The 2026 World Cup Round of 16 has Brazil and Norway lined up at MetLife Stadium, and honestly, the team matchup is almost secondary to what’s happening between two dudes who really, really don’t like each other.
Erling Haaland and Gabriel Magalhães have spent years trying to intimidate, outmuscle, and occasionally head-butt each other in the Premier League. Now they’re carrying that beef onto the international stage, and it might decide which country goes to the quarterfinals.
Brazil comes in as a heavy betting favorite after Gabriel Martinelli bailed them out with a 96th-minute winner against Japan. Norway, the underdog, got here thanks to Haaland’s 86th-minute dagger against Ivory Coast. So both teams needed late heroics just to make it this far.

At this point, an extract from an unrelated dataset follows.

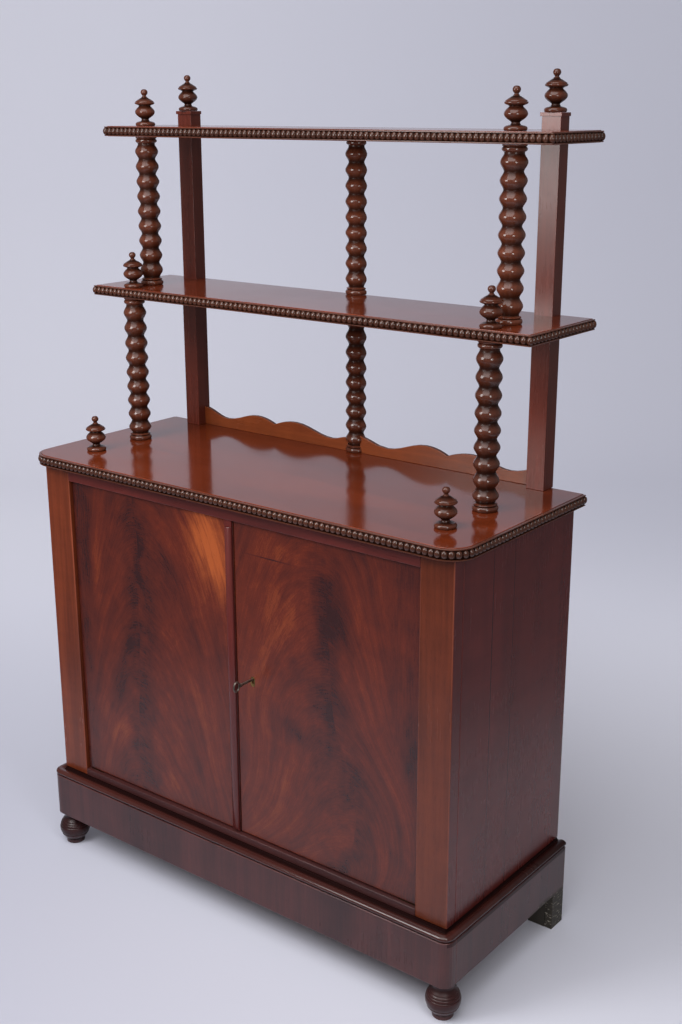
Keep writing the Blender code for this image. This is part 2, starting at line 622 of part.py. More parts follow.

But the real story is the personal war inside the box.
The Backstory That Makes This Personal
The Athletic ran a profile on these two that basically called them real-life Rock’Em Sock’Em Robots — left-footed, muscular, combative, and absolutely relentless. That’s not hype. Watch any Manchester City vs Arsenal game from the last two seasons and you’ll see exactly that.
September 2024 at the Etihad. Haaland scores, grabs the ball, and bounces it off the back of Gabriel’s head. Ian Wright called it a coward’s move. Gabriel was not amused.
Later that season at the Emirates, Arsenal won 5-1 and Gabriel made sure to scream right in Haaland’s face. Payback, loud and clear.
In eight Premier League meetings, they’ve racked up 26 duels, torn shirts, constant trash talk, and one actual head-butting incident in April. That’s not a rivalry that fades when you switch jerseys. That’s a grudge you pack in your suitcase.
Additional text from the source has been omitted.